Best regards from V.

Edited: 25 July 2007, 9:13 a.m.



... for practical, real-life purposes ...

I think, that for practical, real-life purposes nobody will ever enter large numbers of data into a pocket calculator with no I/O capabilities whatsoever with the intention of sorting them as quickly as possible ;-)

So I would rather consider this challenge as an intellectual excercise akin to solving a chess-puzzle and forget everything I ever knew about real-life issues while working at it...

Greetings, Max


Quite good points, Valentin. The shortest routine would be nice as would the fastest, particularly with random data.

I do think these have a value. There are often times one needs to rearrange numbers in a program, even without I/O. It may only be 10, 20, or 30 numbers, but that's not unreasonable, IMO.

So, who will be first to dramatically improve upon my pitiful efforts? :-)


Hi, Maximilian:

Maximilian posted:

    "I think, that for practical, real-life purposes nobody will ever enter large numbers of data into a pocket calculator with no I/O capabilities whatsoever with the
    intention of sorting them as quickly as possible ;-)"

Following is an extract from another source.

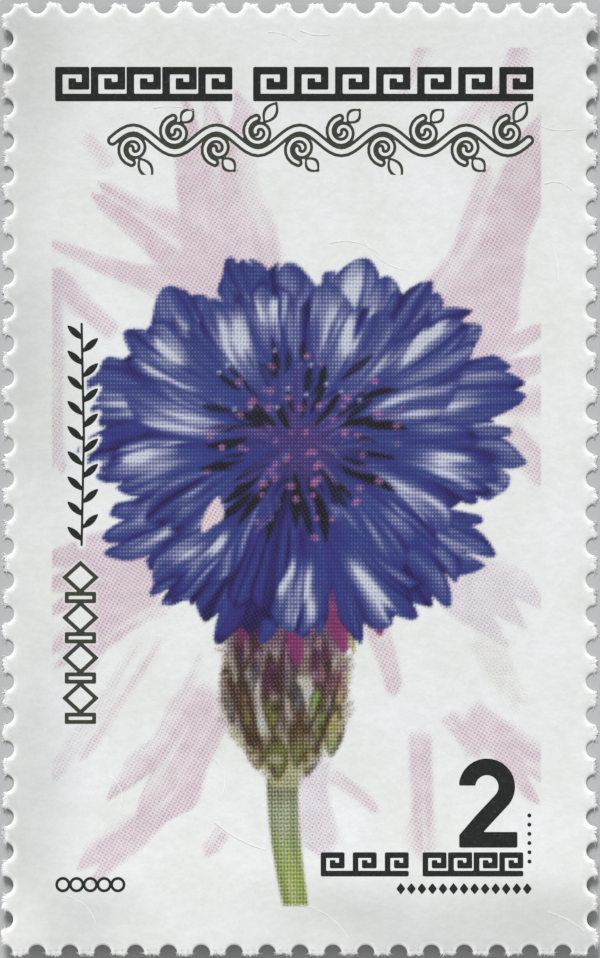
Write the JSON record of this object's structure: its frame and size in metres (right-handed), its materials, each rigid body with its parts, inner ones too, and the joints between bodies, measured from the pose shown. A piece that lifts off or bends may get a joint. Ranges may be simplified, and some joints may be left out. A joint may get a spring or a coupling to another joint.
{
  "type": "postage stamp",
  "caption": "Upright perforated postage stamp of gummed paper, printed with a blue cornflower, curling slightly at both ends.",
  "frame": {"origin": "on the resting surface, under the middle of the sheet's bounding box", "axes": "+Z out of the printed face, +Y towards the top edge of the design, +X to the design's right"},
  "size_m": [0.026, 0.0416, 0.0008],
  "materials": {
    "printed_paper": "coated off-white paper, torn fibrous teeth, process-colour print on the face",
    "dry_gum": "thin clear dry gum, slightly glossy, over off-white paper"
  },
  "bodies": {
    "root": {"stamp_paper": "printed_paper", "gum_film": "dry_gum"}
  },
  "joints": []
}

      I beg to difer. I certainly don't do it very frequently, if at all, but can think of many instances where this could be desirable, from a surveyor out in the field (rough terrain) taking a number of measurements and doing some computations with them on the fly, to someone trying to come up with a solution to some "lottery numbers" challenge which requires sorting 6 numbers as fast as possible, say. The possibilities are limitless and there are incredibly varied users out there engaged in a miriad activities.

      I think that a powerful, solid, and relatively inexpensive calc such as the HP35S will indeed get used for many real-life purposes, be they work-related, fun-related, or whatever. This being so, developing programs for it deserves to be taken with a professional attitude, as I'm sure most of us always strive for actually.

    Thanks for your comments and
Best regards from V.


While surveyors do need to enter lots of numbers into handheld calculators, I can't think of a time when they'd need to sort a list of numbers. . .

The biggest issues that they are grumbling about right now are:

1) Lack of good R>P P>R conversions.
2) lack of HMS+ HMS-



Some statistical calculations, like Spearman Rank correlation require the data to be sorted in order to obtain the ranks (sort order) for the values.